British Prime Minister David Cameron who has resigned after Britain voted to exit the European Union.
BY THOMAS KARIUKI.
British Prime Minister David Cameron has resigned after Britain voted to exit the European Union.
This pave way for a political showdown in his conservative party.
He was re-elected as British prime minister barely a year ago.
Cameron has held power for six years touted to have improved the working conditions of his people.
Politicians eyeing to replace him will experience tough times renegotiating Britain’s place in the European market.
I want to thank everyone who took part in the campaign on my side of the argument, including all those who put aside party differences to speak in what they believe was the national interest and let me congratulate all those who took part in the Leave campaign for the spirited and passionate case that they made.
The will of the British people is an instruction that must be delivered.
It was not a decision that was taken lightly, not least because so many things were said by so many different organisations about the significance of this decision.
So there can be no doubt about the result.
Across the world people have been watching the choice that Britain has made.
I would reassure those markets and investors that Britain’s economy is fundamentally strong and I would also reassure Britons living in European countries and European citizens living here there will be no immediate changes in your circumstances.
There will be no initial change in the way our people can travel, in the way our goods can move or the way our services can be sold.
We must now prepare for a negotiation with the European Union.
This will need to involve the full engagement of the Scottish, Welsh and Northern Ireland governments to ensure that the interests of all parts of our United Kingdom are protected and advanced.
But above all this will require strong, determined and committed leadership.
I’m very proud and very honoured to have been Prime Minister of this country for six years.

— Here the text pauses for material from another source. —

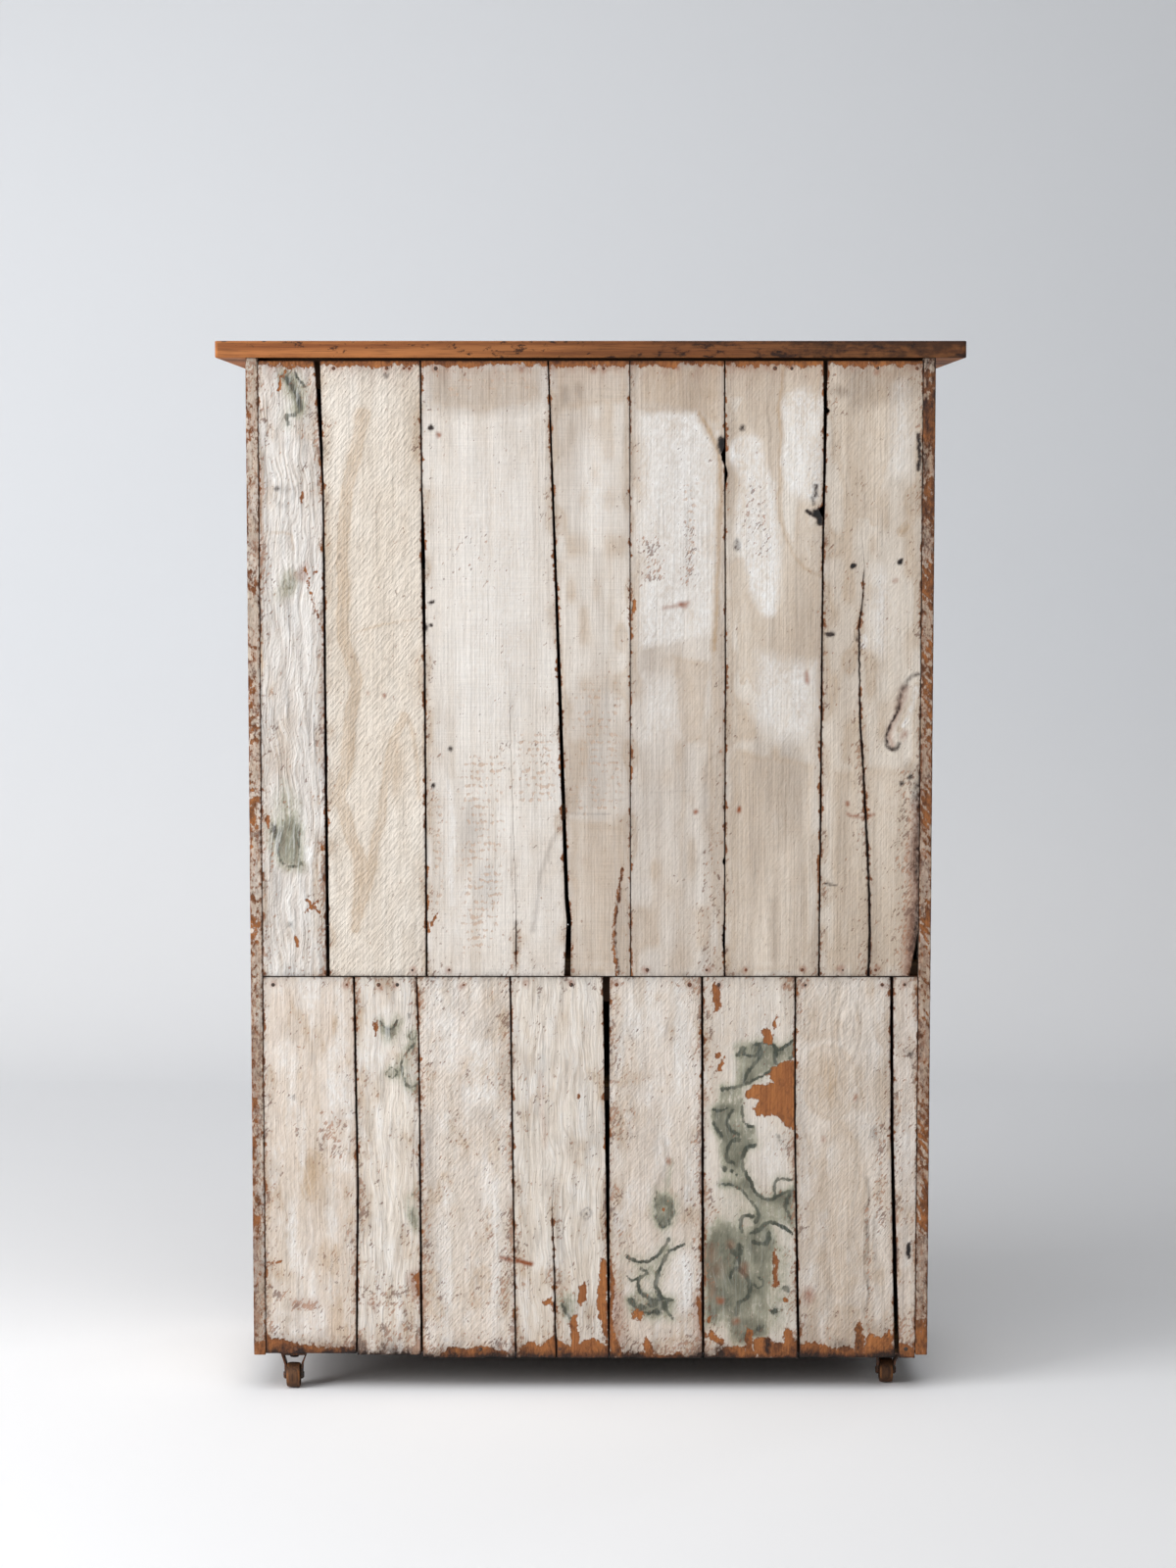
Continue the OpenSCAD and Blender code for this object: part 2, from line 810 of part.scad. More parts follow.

I believe we’ve made great steps, with more people in work than ever before in our history, with reforms to welfare and education, increasing people’s life chances, building a bigger and stronger society, keeping our promises to the poorest people in the world and enabling those who love each other to get married whatever their sexuality, but above all restoring Britain’s economic strength.
And I’m grateful to everyone who’s helped to make that happen.
I have also always believed that we have to confront big decisions, not duck them.
That is why we delivered the first coalition government in 70 years, to bring our economy back from the brink.